= Sutter Solano Medical Center =

Hospital in Vallejo, California

Sutter Solano Medical Center (SSMC) is a 106-bed general acute care hospital located in Vallejo, California, the largest city in Solano County and second largest city in the North Bay (San Francisco Bay Area). It is part of Sutter Health.

In 1907, James Hogan established the Hogan Hospital at Virginia Street and Sonoma Boulevard in Vallejo. A few years later, the hospital was sold to Tobe Williams, who in 1921 founded a new facility to replace Hogan Hospital. The new Vallejo General Hospital operated at its Tennessee Street location until 1969, when it moved to a new home by Lake Chabot. Vallejo General joined Sutter Health in 1984 and became Sutter Solano Medical Center.

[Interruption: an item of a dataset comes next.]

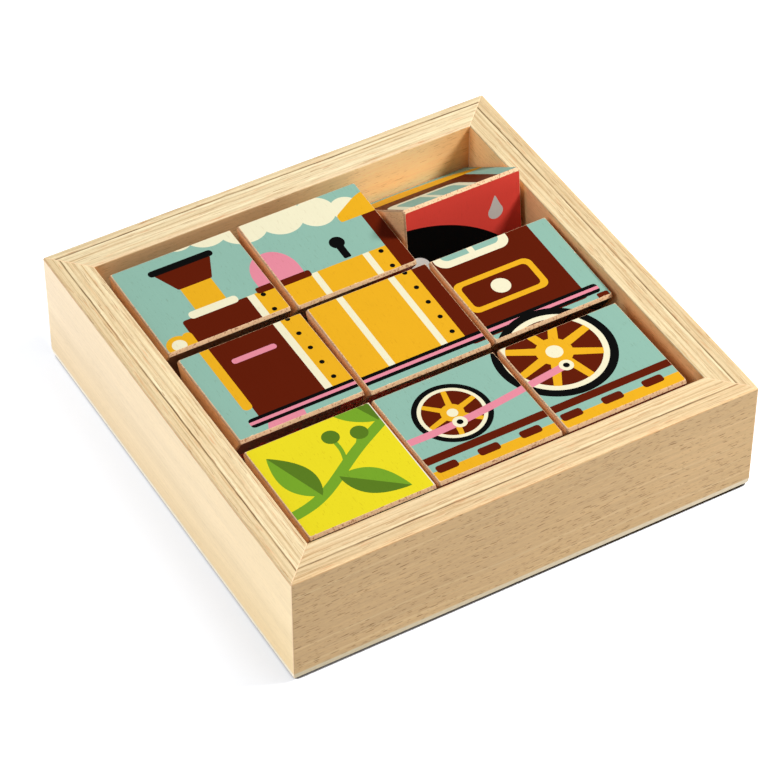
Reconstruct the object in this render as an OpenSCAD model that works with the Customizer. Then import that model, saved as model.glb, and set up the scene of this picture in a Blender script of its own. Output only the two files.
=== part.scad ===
// Rotating-block picture puzzle: nine three-sided wooden blocks that turn on
// three dowels inside a square mitred plywood tray.
// Units are millimetres. +Z is up, +X runs along the dowels, -Y is the front.
// The origin is at the middle of the tray's underside.

/* [Tray] */
// Outside width and depth of the square tray
tray_w = 200; // [199:0.5:204]
// Height of the tray's rails
tray_h = 52; // [51.5:0.5:56]
// Thickness of the plywood rails
rail_t = 15; // [14.5:0.1:15.4]
// Rounding of the rails' outer top edges
top_edge_r = 1.6; // [0.6:0.1:2.5]
// Rounding of the rails' outer bottom edges
bottom_edge_r = 2.6; // [0.6:0.1:3]
// Rounding of the four upright corners
corner_r = 1.5; // [0.6:0.1:2.5]
// Easing of the rails' inner top edges
inner_edge_r = 0.6; // [0.3:0.1:1]

/* [Base panel] */
// Thickness of the base panel
panel_t = 3; // [2:0.1:3.5]
// How far the panel stands below the rails' underside
panel_drop = 0.8; // [0.4:0.1:1]
// Width of the rabbet that the panel's edge fills
rabbet_w = 5; // [4:0.1:6]
// Clearance between the panel's edge and the rabbet
panel_gap = 0.25; // [0.1:0.05:0.5]
// Shank diameter of the panel pins
pin_d = 1.4; // [1:0.1:1.6]
// Length of the panel pins, head included
pin_l = 13; // [9:0.5:16]
// Head diameter of the panel pins
pin_head_d = 2.6; // [2.2:0.1:3]
// Head thickness of the panel pins
pin_head_t = 0.4; // [0.3:0.05:0.45]
// Depth of the pins' heads below the panel's underside
pin_sink = 0.3; // [0.2:0.05:0.5]

/* [Corner splines] */
// Thickness of the spline glued into each mitre
spline_t = 3; // [2:0.1:3.4]
// Width of the spline across the mitre
spline_w = 8; // [6:0.1:9]
// Height of the spline
spline_h = 36; // [24:1:40]

/* [Blocks] */
// Width of one printed face, across the axle
face_w = 49; // [48:0.1:49.4]
// Width of the bare strip along each long edge
strip_w = 1.6; // [1.5:0.1:2.2]
// Length of a block along its axle
block_l = 53.1; // [51:0.1:53.2]
// Depth of a level printed face below the tray's rim
top_recess = 3; // [1.5:0.1:3.5]
// Clearance between a turning block's corner and the tray's wall
wall_clear = 0.6; // [0.4:0.05:0.6]

/* [Axles and spacers] */
// Diameter of the dowels
axle_d = 8; // [6:0.1:9]
// Radial clearance of a block's bore on its dowel
bore_clear = 0.08; // [0.04:0.01:0.1]
// Depth of the blind holes that hold a dowel's ends
socket_depth = 8; // [5:0.5:10]
// Thickness of a spacer ring
spacer_t = 1; // [0.6:0.1:1]
// Outside diameter of a spacer ring
spacer_d = 14; // [11:0.5:18]
// Gap between the end blocks and the tray's walls, with the row centred
end_gap = 3.35; // [3.3:0.05:3.4]

/* [Rest position] */
// Turn of the back row's blocks about +X, left to right, in degrees
turn_back = [2, 4, -36.5]; // [-40:0.5:5]
// Turn of the middle row's blocks
turn_middle = [0.5, 3, 2]; // [0:0.5:5]
// Turn of the front row's blocks
turn_front = [0.5, 0, 0]; // [0:0.5:5]
// Shift of the back, middle and front rows along their dowels
row_shift = [0.7, 1.3, -0.8]; // [-1.3:0.1:1.3]
// Play taken up by each block of the back row, left to right
play_back = [-0.5, 0.35, 0.5]; // [-0.5:0.05:0.5]
// Play taken up by each block of the middle row
play_middle = [-0.15, 0.1, 0]; // [-0.5:0.05:0.5]
// Play taken up by each block of the front row
play_front = [0.4, -0.3, -0.3]; // [-0.5:0.05:0.5]

/* [Hidden] */
$fn = 64;

half = tray_w / 2;
inner = half - rail_t;                  // half the opening
side = face_w + 2 * strip_w;            // side of the full triangle
inr = side / (2 * sqrt(3));             // axis to a printed face
tip_r = 2 * inr - strip_w * sqrt(3) / 2;            // axis to a bare strip
reach = sqrt(tip_r * tip_r + strip_w * strip_w / 4);  // widest sweep of a block
row_pitch = inner - reach - wall_clear;
col_pitch = inner - end_gap - block_l / 2;
axle_z = tray_h - top_recess - inr;
bore_d = axle_d + 2 * bore_clear;
turns = [turn_back, turn_middle, turn_front];
plays = [play_back, play_middle, play_front];
row_y = [row_pitch, 0, -row_pitch];

plywood = [0.93, 0.80, 0.60];
beech = [0.87, 0.68, 0.50];
teal = [0.59, 0.76, 0.71];
golden = [0.95, 0.71, 0.15];
brown = [0.36, 0.11, 0.04];
yellow = [0.94, 0.88, 0.16];
red = [0.79, 0.24, 0.20];
steel = [0.72, 0.72, 0.74];

// Cutter that rounds an edge lying along +X at the origin; the solid is in +Y, +Z.
module edge_cutter(r, l) {
    difference() {
        translate([-l / 2, -1, -1]) cube([l, r + 1, r + 1]);
        translate([0, r, r]) rotate([0, 90, 0]) cylinder(r = r, h = l + 2, center = true);
    }
}

// Cutter that rounds an upright edge at the origin; the solid is in +X, +Y.
module upright_cutter(r, h) {
    difference() {
        translate([-1, -1, 0]) cube([r + 1, r + 1, h]);
        translate([r, r, -1]) cylinder(r = r, h = h + 2);
    }
}

// One mitred rail, drawn as the front rail: its outer face is at -Y.
module rail() {
    difference() {
        translate([0, 0, panel_drop]) linear_extrude(height = tray_h - panel_drop)
            polygon([[-half, -half], [half, -half], [inner, -inner], [-inner, -inner]]);
        // rabbet for the base panel
        translate([-half, -inner - rabbet_w, -1]) cube([tray_w, rabbet_w + 1, panel_t + 1]);
        // outer bottom and top edges, inner top edge
        translate([0, -half, panel_drop]) edge_cutter(bottom_edge_r, tray_w + 4);
        translate([0, -half, tray_h]) rotate([-90, 0, 0]) edge_cutter(top_edge_r, tray_w + 4);
        translate([0, -inner, tray_h]) rotate([180, 0, 0]) edge_cutter(inner_edge_r, tray_w + 4);
        // upright corners
        translate([-half, -half, -1]) upright_cutter(corner_r, tray_h + 2);
        translate([half, -half, -1]) rotate([0, 0, 90]) upright_cutter(corner_r, tray_h + 2);
        // slots for the corner splines
        for (s = [-1, 1]) spline_at(s, -1);
        // holes for the panel pins
        for (x = pin_places) translate([x, -inner - rabbet_w / 2, -1]) cylinder(d = pin_d, h = pin_sink + pin_l + 1);
    }
}

pin_places = [-inner + 22, 0, inner - 22];

// Solid of the spline in the corner on side sx, sy (each -1 or 1).
module spline_at(sx, sy) {
    m = (half + inner) / 2;
    translate([sx * m, sy * m, tray_h / 2])
        rotate([0, 0, sx * sy > 0 ? 45 : -45])
            cube([spline_t, spline_w, spline_h], center = true);
}

// Blind holes for the three dowels, cut from the left or right rail.
module sockets(sx) {
    for (y = row_y)
        translate([sx * (inner + socket_depth / 2 - 0.5), y, axle_z])
            rotate([0, 90, 0]) cylinder(d = axle_d, h = socket_depth + 1, center = true);
}

module rail_front() color(plywood) rail();
module rail_back() color(plywood) rotate([0, 0, 180]) rail();
module rail_left() color(plywood) difference() {
    rotate([0, 0, -90]) rail();
    sockets(-1);
}
module rail_right() color(plywood) difference() {
    rotate([0, 0, 90]) rail();
    sockets(1);
}

module spline_front_left() color(beech) spline_at(-1, -1);
module spline_front_right() color(beech) spline_at(1, -1);
module spline_back_left() color(beech) spline_at(-1, 1);
module spline_back_right() color(beech) spline_at(1, 1);

// Places of the pins round the panel.
module at_pins() {
    for (a = [0, 90, 180, 270]) rotate([0, 0, a])
        for (x = pin_places) translate([x, -inner - rabbet_w / 2, 0]) children();
}

module base_panel() color(plywood) difference() {
    w = 2 * (inner + rabbet_w - panel_gap);
    translate([-w / 2, -w / 2, 0]) cube([w, w, panel_t]);
    at_pins() {
        translate([0, 0, -1]) cylinder(d = pin_d, h = panel_t + 2);
        translate([0, 0, -1]) cylinder(d = pin_head_d, h = 1 + pin_sink + pin_head_t);
    }
}

module panel_pins() color(steel) at_pins() {
    translate([0, 0, pin_sink + pin_head_t]) cylinder(d = pin_d, h = pin_l - pin_head_t);
    translate([0, 0, pin_sink]) cylinder(d = pin_head_d, h = pin_head_t);
}

module axle(row) color(beech)
    translate([0, row_y[row], axle_z]) rotate([0, 90, 0])
        cylinder(d = axle_d, h = 2 * (inner + socket_depth), center = true);
module axle_back() axle(0);
module axle_middle() axle(1);
module axle_front() axle(2);

// Middle of a block along its dowel.
function block_x(row, col) = (col - 1) * col_pitch + row_shift[row] + plays[row][col];

// Rings in the middle of the four gaps of one row.
module spacers(row) color(beech) {
    ends = [-inner, block_x(row, 0) - block_l / 2, block_x(row, 0) + block_l / 2, block_x(row, 1) - block_l / 2,
            block_x(row, 1) + block_l / 2, block_x(row, 2) - block_l / 2, block_x(row, 2) + block_l / 2, inner];
    for (i = [0:3]) let (x = (ends[2 * i] + ends[2 * i + 1]) / 2) translate([x, row_y[row], axle_z]) rotate([0, 90, 0]) difference() {
        cylinder(d = spacer_d, h = spacer_t, center = true);
        cylinder(d = axle_d, h = spacer_t + 2, center = true);
    }
}
module spacers_back() spacers(0);
module spacers_middle() spacers(1);
module spacers_front() spacers(2);

// Corner points of a block's section: three printed faces, three bare strips.
function section() = [for (k = [0:2]) for (e = [-1, 1])
    let (a = 30 + 120 * k)
    [tip_r * cos(a) - e * strip_w / 2 * sin(a), tip_r * sin(a) + e * strip_w / 2 * cos(a)]];

module block(row, col, tint) color(tint)
    translate([block_x(row, col), row_y[row], axle_z])
        rotate([turns[row][col], 0, 0]) difference() {
            rotate([90, 0, 90]) linear_extrude(height = block_l, center = true) polygon(section());
            rotate([0, 90, 0]) cylinder(d = bore_d, h = block_l + 2, center = true);
        }
module block_back_left() block(0, 0, teal);
module block_back_middle() block(0, 1, golden);
module block_back_right() block(0, 2, red);
module block_middle_left() block(1, 0, teal);
module block_centre() block(1, 1, golden);
module block_middle_right() block(1, 2, brown);
module block_front_left() block(2, 0, yellow);
module block_front_middle() block(2, 1, brown);
module block_front_right() block(2, 2, teal);

rail_front();
rail_back();
rail_left();
rail_right();
spline_front_left();
spline_front_right();
spline_back_left();
spline_back_right();
base_panel();
panel_pins();
axle_back();
axle_middle();
axle_front();
spacers_back();
spacers_middle();
spacers_front();
block_back_left();
block_back_middle();
block_back_right();
block_middle_left();
block_centre();
block_middle_right();
block_front_left();
block_front_middle();
block_front_right();
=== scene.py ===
import math

import bmesh
import bpy
import numpy as np
from mathutils import Matrix, Vector, noise
from mathutils.geometry import delaunay_2d_cdt


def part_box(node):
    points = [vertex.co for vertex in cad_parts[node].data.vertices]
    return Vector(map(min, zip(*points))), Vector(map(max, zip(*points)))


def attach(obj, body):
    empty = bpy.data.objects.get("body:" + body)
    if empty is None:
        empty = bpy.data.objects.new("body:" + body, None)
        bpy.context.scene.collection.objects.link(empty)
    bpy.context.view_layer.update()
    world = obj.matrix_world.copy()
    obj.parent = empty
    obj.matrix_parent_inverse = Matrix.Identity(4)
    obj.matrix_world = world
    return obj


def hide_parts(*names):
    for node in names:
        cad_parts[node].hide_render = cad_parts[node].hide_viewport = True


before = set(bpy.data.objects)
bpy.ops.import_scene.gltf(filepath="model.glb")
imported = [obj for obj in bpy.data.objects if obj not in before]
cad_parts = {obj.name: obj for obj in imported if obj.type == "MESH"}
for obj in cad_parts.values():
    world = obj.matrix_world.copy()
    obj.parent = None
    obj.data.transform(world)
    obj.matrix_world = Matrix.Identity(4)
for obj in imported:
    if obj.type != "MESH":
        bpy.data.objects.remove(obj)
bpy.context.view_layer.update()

# ---------------------------------------------------------------- sizes, all in millimetres
MM = 0.001


def box(node):
    lo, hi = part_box(node)
    return np.array(lo) * 1000.0, np.array(hi) * 1000.0


RAILS = ("rail_front", "rail_back", "rail_left", "rail_right")
HALF = float(box("rail_right")[1][0])                 # half the tray's width
TALL = float(box("rail_front")[1][2])                 # the rim's height
RAIL_T = float(box("rail_front")[1][1] - box("rail_front")[0][1])
LOW = float(box("rail_front")[0][2])                  # underside of the rails
INNER = HALF - RAIL_T
PANEL_LO, PANEL_HI = box("base_panel")
ROWS = ("back", "middle", "front")
AXLES = {}
for r in ROWS:
    lo, hi = box("axle_" + r)
    AXLES[r] = {"y": float(lo[1] + hi[1]) / 2, "z": float(lo[2] + hi[2]) / 2, "r": float(hi[2] - lo[2]) / 2,
                "x0": float(lo[0]), "x1": float(hi[0])}
BLOCKS = [["block_back_left", "block_back_middle", "block_back_right"],
          ["block_middle_left", "block_centre", "block_middle_right"],
          ["block_front_left", "block_front_middle", "block_front_right"]]
BLOCK_L = float(box("block_centre")[1][0] - box("block_centre")[0][0])
FACE_W, STRIP_W = 49.0, 1.6                           # printed face and bare strip of a block's section
BORE_D = 8.16
END_L, END_RR = 0.75, 0.16                            # rounding of a block's left and right ends
EASE = 0.12                                           # easing along a block's long edges
SIDE = FACE_W + 2 * STRIP_W
INR = SIDE / (2 * math.sqrt(3))
TIP_R = 2 * INR - STRIP_W * math.sqrt(3) / 2
REACH = math.hypot(TIP_R, STRIP_W / 2)


def turn_of(node, axle):
    """How far a block is turned about +X at rest, read from the corners of its CAD solid, in (-60, 60] degrees."""
    co = np.array([v.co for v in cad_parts[node].data.vertices], float).reshape(-1, 3) * 1000
    y, z = co[:, 1] - axle["y"], co[:, 2] - axle["z"]
    far = np.hypot(y, z) > REACH - 0.05
    a = np.arctan2(z[far], y[far]) * 3
    mean = math.atan2(np.sin(a).mean(), np.cos(a).mean()) / 3
    return (math.degrees(mean) - 30 + 60) % 120 - 60


# ---------------------------------------------------------------- small helpers
def n1(*p):
    """Smooth noise in about -1..1 at a point."""
    return noise.noise(Vector(p if len(p) == 3 else (p[0], p[1] if len(p) > 1 else 0.37, 0.71)))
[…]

The Sutter Solano Cancer Center opened in 2005 and is accredited by the American College of Surgeons' Commission on Cancer. As members of the Sutter Cancer Research Consortium, Sutter Solano participates in the National Cancer Institute's Cancer Research Network. In 2017, SSMC partnered with Touro University California in Vallejo to open a mobile diabetes education center.

SSMC received an "A" grade for patient safety from The Leapfrog Group in 2024. In 2020, SSMC received the Gold Quality Achievement Award from the American Heart Association for high quality heart failure care.